Через русских купцов, приехавших сюда из центральных губерний России, проникали в Иркутск и товары Западной Европы. Не заходя в купеческие лавки и не смотря товар, выкинутый на продажу, а только слушая приказчиков-крикунов, Радищев мог представить себе весь этот торговый круговорот, в котором смешались в одну кучу богатства и изделия Азии и Европы.
— Бритвы аглицкие!
— Полушали и шали флорентийские!
— Сукна голландские! — кричал приказчик у лавки вологодского купца.
— Сукна шпанские!
— Чашки саксонские!
— Ярь венецейская! — вторил ему другой крикун великоустюжского купца.

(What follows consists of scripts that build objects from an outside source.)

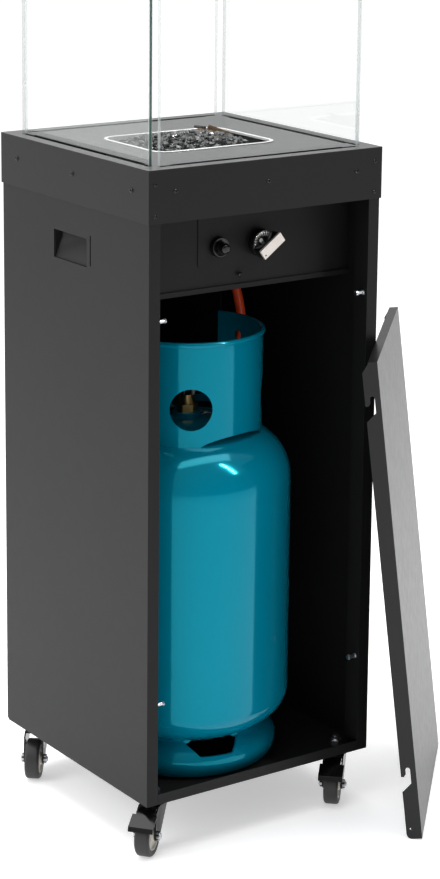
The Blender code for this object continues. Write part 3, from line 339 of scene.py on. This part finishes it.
FINISH = {
    # inside=0.27 paints shade on the cabinet's inner faces, at 0.27 of the outer tone
    "coated_steel": powder_coat("coated_steel_look", 0.009, inside=0.27, level=0.17),
    "control_steel": powder_coat("control_steel_look", 0.0095, 0.5, level=0.18),
    # top=0.10 paints a sheen on the hood's top face
    "plate_steel": powder_coat("plate_steel_look", 0.009, 0.34, level=0.2, top=0.10),
    "door_coating": powder_coat("door_coating_look", 0.007, 0.32, level=0.28),
    "stainless": brushed("stainless_look", (0.93, 0.93, 0.93), 0.34, metallic=0.45),
    "tinted": heat_tinted("heat_tinted_look"),
    "black_stone": glossy_stone("black_stone_look"),
    "black_plastic": moulded("black_plastic_look", (0.004, 0.004, 0.004), 0.16, 300, 0.06, 0.2, level=0.35),
    "black_coating": moulded("black_coating_look", (0.003, 0.003, 0.0033), 0.16, 260, 0.08, 0.05, level=0.22),
    "chrome": brushed("chrome_look", (0.80, 0.80, 0.80), 0.12, (60, 60, 60)),
    "satin_metal": brushed("satin_metal_look", (0.86, 0.80, 0.75), 0.40, (300, 12, 300), 0.6),
    "brass": brushed("brass_look", (0.62, 0.43, 0.17), 0.3, (200, 200, 8)),
    "zinc": brushed("zinc_look", (0.66, 0.67, 0.70), 0.26, (200, 200, 30)),
    "screw_black": moulded("screw_black_look", (0.003, 0.003, 0.003), 0.2, 400, 0.1, 0.05, level=0.35),
    "bottle_paint": gloss_paint("bottle_paint_look", (0.0, 0.195, 0.300), (0.0, 0.80, 1.0)),
    "hose_rubber": moulded("hose_rubber_look", (0.85, 0.075, 0.016), 0.34, 700, 0.1, 0.1, 0.12),
    "tyre_rubber": moulded("tyre_rubber_look", (0.010, 0.010, 0.010), 0.5, 900, 0.3),
    "hub_plastic": moulded("hub_plastic_look", (0.56, 0.53, 0.47), 0.42, 300, 0.1, 0.0, 0.1),
    "ceramic": moulded("ceramic_look", (0.72, 0.69, 0.62), 0.35, 300, 0.1, 0.3, 0.08),
    "copper": brushed("copper_look", (0.7, 0.36, 0.24), 0.3, (100, 100, 6)),
    "glass_x": pane_glass("glass_look_across", "X"),
    "glass_y": pane_glass("glass_look_deep", "Y", True),
    "white_mark": moulded("white_mark_look", (0.9, 0.9, 0.88), 0.4, 300, 0.05, 0.0, 0.05),
}


# Piece tools


def added(name, bm, finish, body, smooth=35, edge=0.0, hides=(), weld=True):
    """A finished piece from a bmesh: closed, outward, shaded, on its body."""
    if weld:
        bmesh.ops.remove_doubles(bm, verts=bm.verts, dist=0.000005)
        bmesh.ops.recalc_face_normals(bm, faces=bm.faces)
    mesh = bpy.data.meshes.new(name)
    bm.to_mesh(mesh)
    bm.free()
    return shown(name, mesh, finish, body, smooth, edge, hides)


def shown(name, mesh, finish, body, smooth=35, edge=0.0, hides=()):
    """A piece from a mesh: its look, its softened edges, its body, and the CAD nodes it stands for."""
    piece = bpy.data.objects.new(name, mesh)
    bpy.context.scene.collection.objects.link(piece)
    mesh.materials.clear()
    mesh.materials.append(FINISH[finish])
    mesh.shade_smooth()
    mesh.set_sharp_from_angle(angle=radians(smooth))
    if edge:
        bevel = piece.modifiers.new("edge", "BEVEL")
        bevel.width = edge
        bevel.segments = 2
        bevel.limit_method = "ANGLE"
        bevel.angle_limit = radians(smooth)
        bevel.harden_normals = True
    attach(piece, body)
    if hides:
        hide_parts(*hides)
    return piece


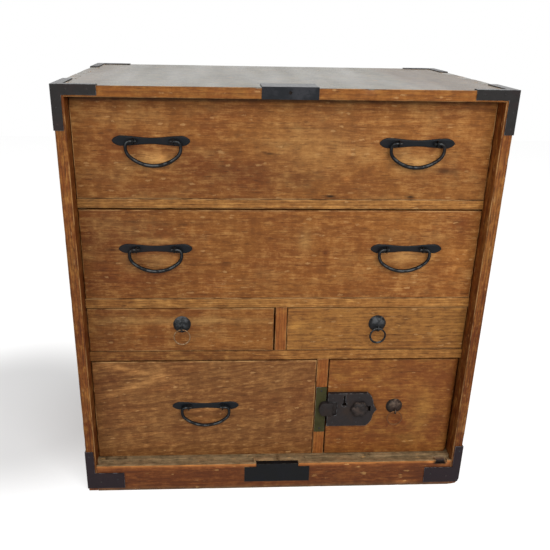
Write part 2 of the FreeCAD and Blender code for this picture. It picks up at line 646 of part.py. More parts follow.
def lock_case():
    """Shallow iron box on the door: keyhole, slot for the knob, mouth for the bolt."""
    x0 = DOOR_X0
    z = DOOR_MID_Z + BOLT_RISE
    shell = front_sheet(lock_outline(x0, 0), FACE_Y, LOCK_DEPTH)
    hollow = front_sheet(lock_outline(x0, LOCK_WALL), FACE_Y, LOCK_DEPTH - LOCK_WALL)
    key_x = x0 + KEYHOLE_INSET
    key_z = DOOR_MID_Z + LOCK_RISE + KEYHOLE_RISE
    face_y = FACE_Y - LOCK_DEPTH
    key_round = rod(KEYHOLE_ROUND / 2, Vector(key_x, face_y, key_z), Vector(0, 1, 0), LOCK_DEPTH)
    key_slot = box(key_x - KEYHOLE_SLOT / 2, key_x + KEYHOLE_SLOT / 2, face_y, FACE_Y,
                   key_z, key_z + KEYHOLE_LENGTH)
    knob_x = x0 + KNOB_INSET
    knob_half = KNOB_STEM / 2 + BOLT_GAP
    knob_slot = box(knob_x - knob_half, knob_x + BOLT_TRAVEL + knob_half, face_y,
                    FACE_Y, z - knob_half, z + knob_half)
    mouth_half = BOLT_HEAD_HEIGHT / 2 + BOLT_GAP
    mouth = box(x0, x0 + BOLT_TRAVEL + BOLT_GAP, face_y, FACE_Y, z - mouth_half, z + mouth_half)
    case = shell.cut(hollow)
    for hole in (key_round, key_slot, knob_slot, mouth):
        case = case.cut(hole)
    return case.Solids[0]


def knob_shape(x, z, y):
    """Scalloped dome: its outline swells into lobes and shrinks towards a low round top."""
    steps = KNOB_LOBES * KNOB_LOBE_STEPS
    outline = []
    for k in range(steps):
        angle = 2 * math.pi * k / steps
        swell = 1 - KNOB_SCALLOP_SHARE * abs(math.sin(KNOB_LOBES * angle / 2)) ** 3
        radius = KNOB_DIAMETER / 2 * swell
        outline.append((radius * math.cos(angle), radius * math.sin(angle)))
    rings = [([(px * share, pz * share) for px, pz in outline], KNOB_HEIGHT * height)
             for share, height in KNOB_PROFILE]
    return dome(rings, x, z, y)


def lock_bolt():
    """Sliding bolt: head over the strike plate, bar in the case, stem and knob."""
    x0 = DOOR_X0 - BOLT_OVERLAP
    z = DOOR_MID_Z + BOLT_RISE
    half = BOLT_HEAD_HEIGHT / 2
    back_y = FACE_Y - PLATE_THICK - BOLT_GAP
    inner_y = FACE_Y - LOCK_DEPTH + LOCK_WALL + BOLT_GAP
    outer_y = FACE_Y - LOCK_DEPTH - BOLT_GAP
    front_y = outer_y - LOCK_WALL * 2
    nose_x = DOOR_X0 - BOLT_GAP
    nose = box(x0, nose_x, front_y, back_y, z - half, z + half)
    head = box(x0, x0 + BOLT_HEAD, front_y, outer_y, z - half, z + half)
    corner = half * BOLT_NOSE_SHARE
    round_cut = box(x0, x0 + corner, front_y, back_y, z - half, z + half)
    bow = [arc((x0 + corner, z - half), (x0, z), (x0 + corner, z + half)),
           segment((x0 + corner, z + half), (x0 + corner, z - half))]
    rounded = front_sheet(bow, back_y, back_y - front_y)
    block = fuse([nose, head]).cut(round_cut).fuse(rounded.common(fuse([nose, head])))
    knob_x = DOOR_X0 + KNOB_INSET
    bar = box(nose_x, knob_x + KNOB_STEM / 2, inner_y, back_y, z - BOLT_BAR / 2,
              z + BOLT_BAR / 2)
    stem = rod(KNOB_STEM / 2, Vector(knob_x, inner_y, z), Vector(0, -1, 0), inner_y - outer_y)
    return fuse([block, bar, stem, knob_shape(knob_x, z, outer_y)])


def build_door():
    """Write door, pivots, pull, lock and strike plate."""
    ring_x = (LOWER_RIGHT_X + INNER_HALF) / 2 + DOOR_RING_OFFSET
    hole = build_ring("door", ring_x, DOOR_MID_Z + DOOR_RING_RISE, DOOR_THICK)
    pivots = door_pivots()
    panel = door_panel().cut(hole)
    for pivot in pivots:
        panel = panel.cut(pivot)
    write("door_panel", panel)
    write("door_pivots", pivots)
    write("lock_case", lock_case())
    write("lock_bolt", lock_bolt())
    z = DOOR_MID_Z + STRIKE_RISE
    write("strike_plate", box(LOWER_LEFT_X + STRIKE_MARGIN, LOWER_RIGHT_X - STRIKE_MARGIN,
                              FACE_Y - PLATE_THICK, FACE_Y, z - STRIKE_HEIGHT / 2,
                              z + STRIKE_HEIGHT / 2))


# ---- iron straps --------------------------------------------------------------------------
def top_iron(sign_x, sign_y):
    """Corner strap folded over the front or back, the side and the top."""
    x_out = HALF_WIDTH + IRON_THICK
    y_out = BACK_Y + IRON_THICK
    z_out = CASE_HEIGHT + IRON_THICK
    x_in = HALF_WIDTH - STRAP_WIDTH
    y_in = BACK_Y - STRAP_WIDTH
    z_in = CASE_HEIGHT - STRAP_WIDTH
    x_leg = HALF_WIDTH - TOP_IRON_LEG
    y_leg = BACK_Y - TOP_IRON_SIDE_LEG
    z_leg = CASE_HEIGHT - TOP_IRON_LEG
    legs = fuse([box(x_leg, x_out, y_in, y_out, z_in, z_out),
                 box(x_in, x_out, y_leg, y_out, z_in, z_out),
                 box(x_in, x_out, y_in, y_out, z_leg, z_out)])
    core = box(-HALF_WIDTH, HALF_WIDTH, -BACK_Y, BACK_Y, 0, CASE_HEIGHT)
    iron = legs.cut(core)
    if sign_x < 0:
        iron = iron.mirror(Vector(0, 0, 0), Vector(1, 0, 0))
    if sign_y < 0:
        iron = iron.mirror(Vector(0, 0, 0), Vector(0, 1, 0))
    return iron


def base_iron(sign_x, sign_y):
    """Corner strap of the base, folded over the front or back and the side."""
    x_out = HALF_WIDTH + IRON_THICK
    y_out = BACK_Y + IRON_THICK
    z0 = BASE_IRON_LIFT
    z1 = BASE_IRON_LIFT + BASE_IRON_BAND
    legs = fuse([box(HALF_WIDTH - BASE_IRON_LEG, x_out, BACK_Y - BASE_IRON_LEG, y_out, z0, z1),
                 box(HALF_WIDTH - STRAP_WIDTH, x_out, BACK_Y - STRAP_WIDTH, y_out, z0,
                     BASE_IRON_RISE)])
    core = box(-HALF_WIDTH, HALF_WIDTH, -BACK_Y, BACK_Y, 0, CASE_HEIGHT)
    iron = legs.cut(core)
    if sign_x < 0:
        iron = iron.mirror(Vector(0, 0, 0), Vector(1, 0, 0))
    if sign_y < 0:
        iron = iron.mirror(Vector(0, 0, 0), Vector(0, 1, 0))
    return iron


def build_irons():
    """Write corner straps and the two centre plates."""
    corners = [(x, y) for x in (-1, 1) for y in (-1, 1)]
    write("corner_irons_top", [top_iron(*c) for c in corners])
    write("corner_irons_base", [base_iron(*c) for c in corners])
    top_z = CASE_HEIGHT + IRON_THICK
    out_y = FRONT_Y - IRON_THICK
    top_plate = fuse([box(TOP_PLATE_FROM, TOP_PLATE_TO, out_y, FRONT_Y, TOP_UNDER_Z, top_z),
                      box(TOP_PLATE_FROM, TOP_PLATE_TO, out_y, FRONT_Y + TOP_PLATE_LAP,
                          CASE_HEIGHT, top_z)])
    hole_x = (TOP_PLATE_FROM + TOP_PLATE_TO) / 2
    hole = rod(TOP_PLATE_HOLE / 2, Vector(hole_x, out_y, CASE_HEIGHT - TOP_PLATE_HOLE_DROP),
               Vector(0, 1, 0), IRON_THICK)
    write("top_centre_plate", top_plate.cut(hole))
    wide_z = BASE_HEIGHT - BASE_PLATE_DROP
    write("base_centre_plate", fuse([
        box(BASE_PLATE_FROM, BASE_PLATE_TO, out_y, FRONT_Y, wide_z - BASE_PLATE_HEIGHT, wide_z),
        box(BASE_TAB_FROM, BASE_TAB_TO, out_y, FRONT_Y, wide_z, BASE_HEIGHT),
        box(BASE_TAB_FROM, BASE_TAB_TO, out_y, FRONT_Y + BASE_TAB_LAP,
            BASE_HEIGHT - IRON_THICK, BASE_HEIGHT)]))


build_case()
build_drawers()
build_door()
build_irons()
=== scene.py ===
import json
import logging
import math
from dataclasses import dataclass
from enum import Enum
from functools import cache
from itertools import product
from typing import Any, Sequence

import bmesh
import bpy
import numpy as np
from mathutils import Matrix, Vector

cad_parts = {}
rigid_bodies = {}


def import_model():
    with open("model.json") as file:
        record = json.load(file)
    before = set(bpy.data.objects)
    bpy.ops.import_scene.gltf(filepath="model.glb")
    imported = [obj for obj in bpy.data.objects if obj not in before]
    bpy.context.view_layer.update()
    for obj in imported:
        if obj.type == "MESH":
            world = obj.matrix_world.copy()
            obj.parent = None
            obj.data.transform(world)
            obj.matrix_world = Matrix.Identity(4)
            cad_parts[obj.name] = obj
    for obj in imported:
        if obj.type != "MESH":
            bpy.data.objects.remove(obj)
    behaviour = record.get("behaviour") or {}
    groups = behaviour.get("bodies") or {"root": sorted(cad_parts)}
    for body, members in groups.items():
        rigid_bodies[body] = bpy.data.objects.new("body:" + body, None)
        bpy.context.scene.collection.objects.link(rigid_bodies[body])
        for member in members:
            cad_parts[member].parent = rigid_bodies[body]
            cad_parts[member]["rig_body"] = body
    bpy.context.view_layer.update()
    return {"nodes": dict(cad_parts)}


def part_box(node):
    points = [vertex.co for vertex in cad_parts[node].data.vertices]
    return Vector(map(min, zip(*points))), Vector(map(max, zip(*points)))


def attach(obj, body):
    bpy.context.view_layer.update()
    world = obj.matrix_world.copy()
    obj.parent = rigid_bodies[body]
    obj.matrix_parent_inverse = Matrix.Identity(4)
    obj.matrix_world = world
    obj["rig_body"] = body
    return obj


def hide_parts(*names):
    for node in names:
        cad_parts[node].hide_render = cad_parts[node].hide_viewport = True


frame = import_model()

Array = np.ndarray
Mesh = bpy.types.Mesh
Colour = tuple[int, int, int]
Point = tuple[float, float, float]
Pair = tuple[float, float]
log = logging.getLogger("tansu")

MM = 0.001                   # a millimetre in metres
WELD = 2e-6                  # points closer than this, in metres, are one
FLAT_TO = 1.0                # faces that meet at less than this, in degrees, are one
BEVEL_FROM = 30.0            # outer corners sharper than this, in degrees, are rounded
WOOD_SHARP, IRON_SHARP = 50.0, 30.0    # corners sharper than this keep an edge in their shading
CORNER_WEAR = 9.0            # radius of the case's worn corner at the front, in millimetres
CORNER_WEAR_LENGTH = 60.0    # how far behind the front it ends
OUTER_BOARD = "side_right"   # its outer side and front edge are those of the case


# ---- shapes worked out as arrays -------------------------
HASH_PRIMES = np.array([73856093, 19349663, 83492791])
HASH_SEED, HASH_MIX, HASH_MASK = 668265263, 1274126177, 0xFFFF
END_ANGLES = np.array([30.0, 60.0, 90.0]) * math.pi / 180    # rings of a bar's rounded end
EDGE_INSET = 2.2             # where a board's outermost cells begin, as a multiple of its bevel


def lattice_noise(points: Array, seed: int) -> Array:
    """Smooth noise from -1 to 1: random values at whole-number corners, blended by 3t^2 - 2t^3.

    Args:
        points: n x 3 places, in cells of the lattice.
        seed: picks the random values.
    """
    cell = np.floor(points).astype(np.int64)
    part = points - cell
    ease = part * part * (3 - 2 * part)
    total = np.zeros(len(points))
    for corner in product((0, 1), repeat=3):
        key = np.bitwise_xor.reduce((cell + np.array(corner)) * HASH_PRIMES, axis=1) ^ (seed * HASH_SEED)
        key = (key ^ (key >> 13)) * HASH_MIX
        value = ((key ^ (key >> 16)) & HASH_MASK) / (HASH_MASK / 2) - 1
        total += value * np.prod(np.where(corner, ease, 1 - ease), axis=1)
    return total


def unit(vectors: Array) -> Array:
    """Rows scaled to length 1."""
    return vectors / np.maximum(np.linalg.norm(vectors, axis=-1, keepdims=True), 1e-12)


def turns(steps: int) -> Array:
    """Angles of equal steps round a circle."""
    return np.arange(steps) * 2 * math.pi / steps


@dataclass
class Surface:
    """Points of one or more closed shapes, with the four corners of each face."""

    points: Array
    quads: Array

    @staticmethod
    def from_grid(grid: Array, wrap_rows: bool = False) -> "Surface":
        """Closes a grid of rings, rows x columns x 3 places, round its columns and, if asked, its rows."""
        rows, cols = grid.shape[:2]
        r = np.arange(rows if wrap_rows else rows - 1)[:, None]
        c = np.arange(cols)[None, :]
        r1, c1 = (r + 1) % rows, (c + 1) % cols
        quads = np.stack([r * cols + c, r * cols + c1, r1 * cols + c1, r1 * cols + c], axis=-1)
        return Surface(grid.reshape(-1, 3), quads.reshape(-1, 4))

    @staticmethod
    def joined(parts: Sequence["Surface"]) -> "Surface":
        """Several shapes as one, with the face numbers shifted by the points before them."""
        starts = np.cumsum([0] + [len(p.points) for p in parts[:-1]])
        return Surface(np.concatenate([p.points for p in parts]),
                       np.concatenate([p.quads + s for p, s in zip(parts, starts)]))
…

Александр Николаевич не только хорошо знал эти товары, мог сказать о добротности их, но он знал хорошо повадки и характеры английских, флорентийских, голландских, испанских, французских, немецких купцов, привозивших большие партии своих товаров в Санкт-Петербург. Он встречался с купцами в таможне, определял пошлину с них, проводя твёрдую политику коммерц-коллегии, оберегающую российских купцов от наплыва иноземных торговцев с их изделиями.
Радищев шёл дальше и слушал крикунов.
— Гарус немецкий!
— Табак черкасский! — надрывался один.
— Изюм царегородский! — стараясь заглушить голос соседа, кричал другой у лавки московского купца.
Возле прилавка с сухофруктами остановился мужичок в зипуне с перекинутым за спину мешком.
— Чем торгуешь? — бойко спросил он.
— Раскрой шире зенки, товар перед тобой, — грубо отозвался приказчик.
Мужичок почесал бородку и протянул руку к изюму.
— За попробу деньги платят, — сказал приказчик.
— Мы без пробы не берём. На вкус надо заморское кушанье попробывать, — и ухмыльнулся.
— Не купишь, а лясы точишь…
— Можа куплю. Мы теперь богаты: гривна в кармане, вошь на аркане, запродам тебе подешевле и закуплю всю твою изюмину…
Мужичок раскатисто засмеялся, довольный своей шуткой.
— Отходи, отходи, — ворчливо оказал приказчик, — купишь на грош, а разговору на рубь…
— Чай дешёвый есть? — уже серьёзно спросил мужичок.
— Был, да весь сплыл, а что есть — в Кяхте лежит… Иди к палаткам, чай там продают…
— Был, — простодушно отозвался мужичок, — чай тот кусается…
— Подожди, когда дешевле будет, — вразумительно ответил приказчик и опять закричал:
— Пшено сарацинское!
— Чернослив французский!
Радищев заходил в купеческие лавки. Прилавки ломились под тяжестью привезённых дорогих бархатов и дешёвых тафтяных лент, индийской кисеи и толстых миткалей, ситцев, шелковистого терно и грубого фриза, белоснежных батистов и посконной холстины. Выбором товаров Иркутск мог посоперничать с самой Москвой-матушкой — столицей купеческой.
Александр Николаевич бродил по ярмарке, словно в сказочном торговом царстве, поражённый обилием и богатством завезённых сюда товаров со всех концов родной страны и из-за её кордонов. И всё же, несмотря на многоликую пестроту, Радищев отметил в ней нечто своё, самобытное, отличное и не похожее на виденные им большие торги в других городах России.